§ **Task brief**
Take the lines from the one bearing "for (i = [0:GORES - 1])" to the one bearing "imported = [obj", inclusive, and reproduce them exactly; include no other line.

§ **Source excerpt**
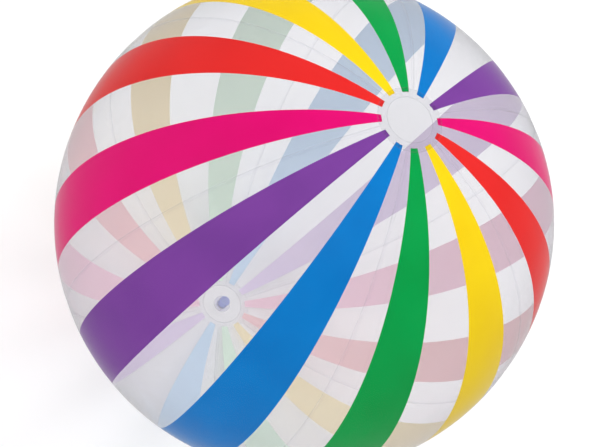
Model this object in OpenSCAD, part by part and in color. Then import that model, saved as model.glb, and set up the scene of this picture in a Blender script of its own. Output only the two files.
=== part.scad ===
// Inflatable beach ball: six clear film gores lap-welded along their meridians, two coloured
// stripes printed inside each gore, a round cap welded over each pole, and a push-in air valve
// in the lower cap. Millimetres. The origin is the ball's centre, +Z runs out through the plain
// cap, the valve faces -Z, and +X runs out through the seam between blue and green.

/* [Ball] */
// Outer diameter of the inflated ball
ball_d = 680; // [500:10:900]
// Thickness of the clear film
film_t = 0.4; // [0.3:0.1:0.8]
// Width of the weld lap, from the seam over the next gore
lap_w = 4; // [2:0.5:8]
// Width of the weld on the gore's own side of the seam
lap_root_w = 1.5; // [1:0.5:3]

/* [Print] */
// Thickness of a printed stripe, colour and white backing together
ink_t = 0.2; // [0.2:0.05:0.4]
// Share of a half gore's width that its stripe covers
stripe_share = 0.47; // [0.2:0.01:0.7]
// Distance from the pole axis at which the stripes end
stripe_end_r = 37.5; // [32:0.5:39]

/* [End caps] */
// Radius of a round end cap
cap_r = 43; // [40:1:60]
// Distance from the pole axis at which the gores are cut off, under the caps
gore_end_r = 30; // [20:1:31]

/* [Valve] */
// Radius of the disc welded under the lower cap
flange_r = 13; // [11:0.5:16]
// Thickness of the disc
flange_t = 1.8; // [1.6:0.1:2.4]
// Outer radius of the stem tube
stem_r = 6.5; // [6:0.1:7]
// Radius of the air bore through the stem
bore_r = 4.6; // [4.6:0.1:4.9]
// Radius of the lip round the stem's mouth
lip_r = 8.5; // [8.2:0.1:9]
// Distance that the stem can be pulled out of the ball
stem_travel = 10; // [4:0.5:14]
// Radius of the plug's flat head
head_r = 7.2; // [6:0.1:7.3]
// Thickness of the plug's flat head
head_t = 1.6; // [1.4:0.1:2.4]
// Length of the plug's tapered peg
peg_l = 5; // [3:0.5:5]

/* [Hidden] */
$fn = 180;
GORES = 6;
GORE_ANGLE = 360 / GORES;
STRIPE_PITCH = GORE_ANGLE / 2;
STRIPES = [
    ["green", [0.00, 0.60, 0.28]],
    ["yellow", [0.98, 0.84, 0.02]],
    ["red", [0.91, 0.17, 0.15]],
    ["magenta", [0.88, 0.05, 0.47]],
    ["purple", [0.48, 0.24, 0.59]],
    ["blue", [0.00, 0.46, 0.76]],
];
FILM_COLOR = [0.92, 0.93, 0.97, 0.30];
VALVE_COLOR = [0.62, 0.64, 0.84, 0.85];

// Gap left between two layers that are welded or printed together.
layer_gap = 0.05;
ball_r = ball_d / 2;
lap_in_r = ball_r + layer_gap;
lap_out_r = lap_in_r + film_t;
ink_out_r = ball_r - film_t - layer_gap;
stripe_angle = STRIPE_PITCH * stripe_share;
// Gap between the end of a lap and the edge of a cap.
lap_end_gap = 0.5;

// Valve heights are measured from the ball's centre, outwards.
valve_gap = 0.3;
face_gap = 0.1;
seat_depth = 0.9;
seat_z = ball_r - seat_depth;
lip_z = seat_z + face_gap;
// Clearance round the lip in the disc's seat and the cap's hole.
lip_hole_r = lip_r + 0.4;
lug_t = 0.6;
lug_z = lap_out_r + 0.15;
lip_top_z = lug_z + lug_t;
sleeve_wall = 1.4;
sleeve_l = 1.4;
sleeve_z = ball_r - flange_t - sleeve_l;
collar_r = stem_r + sleeve_wall + 0.1;
collar_t = 1.2;
collar_gap = 0.6;
stem_in_z = sleeve_z - stem_travel - collar_gap - collar_t;
head_z = lip_top_z + face_gap;
peg_top_r = bore_r - valve_gap;
peg_tip_r = peg_top_r - 1.3;
strap_w = 3;
strap_t = 1;
strap_root_r = 0.6;
// The plug's strap bends about this line, which runs along Y.
plug_hinge_x = lip_r + 0.7;
plug_hinge_z = lip_top_z + 0.2 + strap_root_r;
flap_r = 6.2;
flap_t = 0.5;
flap_tab_w = 5;
flap_root_r = 0.3;
// The check flap bends about this line, which runs along Y.
flap_hinge_x = -(flap_r + 0.7);
flap_z = stem_in_z - face_gap - flap_t;
flap_hinge_z = flap_z + flap_t / 2;

function polar_angle(r) = asin(r / ball_r);
function stripe_name(k) = str(STRIPES[k % GORES][0], "_stripe_", k < GORES ? 1 : 2);
function panel_name(i) = str("panel_", i + 1);

// Half profile of a ball-shaped layer between two angles from the +Z pole.
module layer_profile(r_in, r_out, from, to) {
    far = 2 * r_out;
    intersection() {
        difference() {
            circle(r_out);
            circle(r_in);
        }
        polygon([
            [0, 0],
            [far * sin(from), far * cos(from)],
            [far, far * cos(from)],
            [far, far * cos(to)],
            [far * sin(to), far * cos(to)],
        ]);
    }
}

// Round dished disc, a piece of a ball-shaped layer about the +Z pole.
module dished_disc(r_in, r_out, disc_r) {
    intersection() {
        rotate_extrude() layer_profile(r_in, r_out, 0, polar_angle(disc_r) + 1);
        cylinder(r = disc_r, h = 2 * ball_r);
    }
}

// Strip of a ball-shaped layer along the +X meridian, from y_from to y_to, clear of both caps.
module meridian_strip(r_in, r_out, y_from, y_to) {
    intersection() {
        rotate([0, 0, -GORE_ANGLE / 2])
            rotate_extrude(angle = GORE_ANGLE) layer_profile(r_in, r_out, 1, 179);
        translate([cap_r + lap_end_gap, y_from, -ball_d])
            cube([ball_d, y_to - y_from, 2 * ball_d]);
    }
}

// The valve is drawn about the +Z pole and turned over to the -Z pole.
module at_valve_pole() {
    rotate([180, 0, 0]) children();
}

// One gore of clear film, with the lap that is welded over the next gore's edge.
module panel(i) {
    end_angle = polar_angle(gore_end_r);
    color(FILM_COLOR)
        rotate([0, 0, i * GORE_ANGLE]) {
            rotate_extrude(angle = GORE_ANGLE)
                layer_profile(ball_r - film_t, ball_r, end_angle, 180 - end_angle);
            rotate([0, 0, GORE_ANGLE]) {
                meridian_strip(ball_r - film_t / 2, lap_out_r, -lap_root_w, 0);
                meridian_strip(lap_in_r, lap_out_r, 0, lap_w);
            }
        }
}

// One printed stripe on the inner face of a gore.
module stripe(k) {
    end_angle = polar_angle(stripe_end_r);
    color(STRIPES[k % GORES][1])
        rotate([0, 0, (k + 0.5) * STRIPE_PITCH - stripe_angle / 2])
            rotate_extrude(angle = stripe_angle)
                layer_profile(ink_out_r - ink_t, ink_out_r, end_angle, 180 - end_angle);
}

// Plain round cap welded over the gores' upper ends.
module top_cap() {
    color(FILM_COLOR) dished_disc(lap_in_r, lap_out_r, cap_r);
}

// Round cap over the lower ends, with the hole that the valve's lip sits in.
module valve_cap() {
    color(FILM_COLOR)
        at_valve_pole()
            difference() {
                dished_disc(lap_in_r, lap_out_r, cap_r);
                cylinder(r = lip_hole_r, h = 2 * ball_r);
            }
}

// Disc welded under the lower cap, with a seat for the lip and a short sleeve round the stem.
module valve_flange() {
    color(FILM_COLOR)
        at_valve_pole()
            difference() {
                union() {
                    dished_disc(ball_r - flange_t, ball_r, flange_r);
                    translate([0, 0, sleeve_z])
                        cylinder(r = stem_r + valve_gap + sleeve_wall, h = sleeve_l + flange_t / 2);
                }
                cylinder(r = stem_r + valve_gap, h = 2 * ball_r);
                translate([0, 0, seat_z]) cylinder(r = lip_hole_r, h = ball_r);
            }
}

// Stem tube with its mouth lip, the lug of the plug's strap, and the inner stop collar.
module valve_stem() {
    color(VALVE_COLOR)
        at_valve_pole()
            difference() {
                union() {
                    translate([0, 0, stem_in_z]) cylinder(r = stem_r, h = lip_top_z - stem_in_z);
                    translate([0, 0, stem_in_z]) cylinder(r = collar_r, h = collar_t);
                    translate([0, 0, lip_z]) cylinder(r = lip_r, h = lip_top_z - lip_z);
                    translate([stem_r, -strap_w / 2, lug_z])
                        cube([plug_hinge_x + strap_root_r - stem_r, strap_w, lug_t]);
                }
                cylinder(r = bore_r, h = 2 * ball_r);
            }
}

// Thin disc that closes the stem's inner end and bends open into the ball.
module check_flap() {
    color(VALVE_COLOR)
        at_valve_pole()
            union() {
                translate([0, 0, flap_z]) cylinder(r = flap_r, h = flap_t);
                translate([flap_hinge_x, -flap_tab_w / 2, flap_z])
                    cube([-flap_hinge_x, flap_tab_w, flap_t]);
                translate([flap_hinge_x, flap_tab_w / 2, flap_hinge_z])
                    rotate([90, 0, 0]) cylinder(r = flap_root_r, h = flap_tab_w);
            }
}

// Plug: a flat round head on a tapered peg that fills the stem's mouth.
module valve_plug() {
    color(VALVE_COLOR)
        at_valve_pole()
            union() {
                translate([0, 0, head_z]) cylinder(r = head_r, h = head_t);
                translate([0, 0, head_z - peg_l])
                    cylinder(r1 = peg_tip_r, r2 = peg_top_r, h = peg_l);
            }
}

// Short strap from the plug's head to its rounded bend line over the stem's lug.
module plug_strap() {
    color(VALVE_COLOR)
        at_valve_pole()
            union() {
                difference() {
                    translate([0, -strap_w / 2, plug_hinge_z - strap_t / 2])
                        cube([plug_hinge_x, strap_w, strap_t]);
                    cylinder(r = head_r + layer_gap, h = 2 * ball_r);
                }
                translate([plug_hinge_x, strap_w / 2, plug_hinge_z])
                    rotate([90, 0, 0]) cylinder(r = strap_root_r, h = strap_w);
            }
}

for (i = [0:GORES - 1])
    panel(i);
for (k = [0:2 * GORES - 1])
    stripe(k);
top_cap();
valve_cap();
valve_flange();
valve_stem();
check_flap();
valve_plug();
plug_strap();
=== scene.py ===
"""Looks of the inflatable beach ball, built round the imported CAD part.

Lengths in this file are in millimetres unless a name ends in _M or _m, and become metres when a
mesh is made. The frame is the CAD one: the origin is the ball's centre, +Z runs out through the
plain cap and the valve faces -Z.
"""

import math

import bmesh
import bpy
import numpy as np
from mathutils import Matrix, Vector


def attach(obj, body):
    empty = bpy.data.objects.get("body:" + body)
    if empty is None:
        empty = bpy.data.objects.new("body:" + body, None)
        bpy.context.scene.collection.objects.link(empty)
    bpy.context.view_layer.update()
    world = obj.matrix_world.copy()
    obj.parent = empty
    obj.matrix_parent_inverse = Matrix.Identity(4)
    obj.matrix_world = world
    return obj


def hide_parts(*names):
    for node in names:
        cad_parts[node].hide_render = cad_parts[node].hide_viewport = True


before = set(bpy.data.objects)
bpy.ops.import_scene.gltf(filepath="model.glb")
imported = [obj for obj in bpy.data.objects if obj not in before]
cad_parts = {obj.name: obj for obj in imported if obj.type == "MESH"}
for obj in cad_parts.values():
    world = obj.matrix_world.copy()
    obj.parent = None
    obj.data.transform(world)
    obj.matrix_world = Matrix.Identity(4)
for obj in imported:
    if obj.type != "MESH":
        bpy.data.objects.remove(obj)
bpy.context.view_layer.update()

MM = 0.001

# ---------------------------------------------------------------- sizes, as in the CAD source
BALL_R = 340.0
FILM_T = 0.4
LAYER_GAP = 0.05
INK_T = 0.2
INK_OUT_R = BALL_R - FILM_T - LAYER_GAP
INK_IN_R = INK_OUT_R - INK_T
GORES = 6
GORE_ANGLE = 360 / GORES
STRIPE_HALF = 7.05
STRIPE_CENTRES = (15.0, 45.0)
COLOURS = ("green", "yellow", "red", "magenta", "purple", "blue")
GORE_END_R = 30.0
STRIPE_END_R = 37.5
CAP_R = 43.0
LAP_END_GAP = 0.5
LAP_W = 4.0
LAP_ROOT_W = 1.5
FLOOR_Z = -342.9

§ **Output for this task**
for (i = [0:GORES - 1])
    panel(i);
for (k = [0:2 * GORES - 1])
    stripe(k);
top_cap();
valve_cap();
valve_flange();
valve_stem();
check_flap();
valve_plug();
plug_strap();
=== scene.py ===
"""Looks of the inflatable beach ball, built round the imported CAD part.

Lengths in this file are in millimetres unless a name ends in _M or _m, and become metres when a
mesh is made. The frame is the CAD one: the origin is the ball's centre, +Z runs out through the
plain cap and the valve faces -Z.
"""

import math

import bmesh
import bpy
import numpy as np
from mathutils import Matrix, Vector


def attach(obj, body):
    empty = bpy.data.objects.get("body:" + body)
    if empty is None:
        empty = bpy.data.objects.new("body:" + body, None)
        bpy.context.scene.collection.objects.link(empty)
    bpy.context.view_layer.update()
    world = obj.matrix_world.copy()
    obj.parent = empty
    obj.matrix_parent_inverse = Matrix.Identity(4)
    obj.matrix_world = world
    return obj


def hide_parts(*names):
    for node in names:
        cad_parts[node].hide_render = cad_parts[node].hide_viewport = True


before = set(bpy.data.objects)
bpy.ops.import_scene.gltf(filepath="model.glb")
imported = [obj for obj in bpy.data.objects if obj not in before]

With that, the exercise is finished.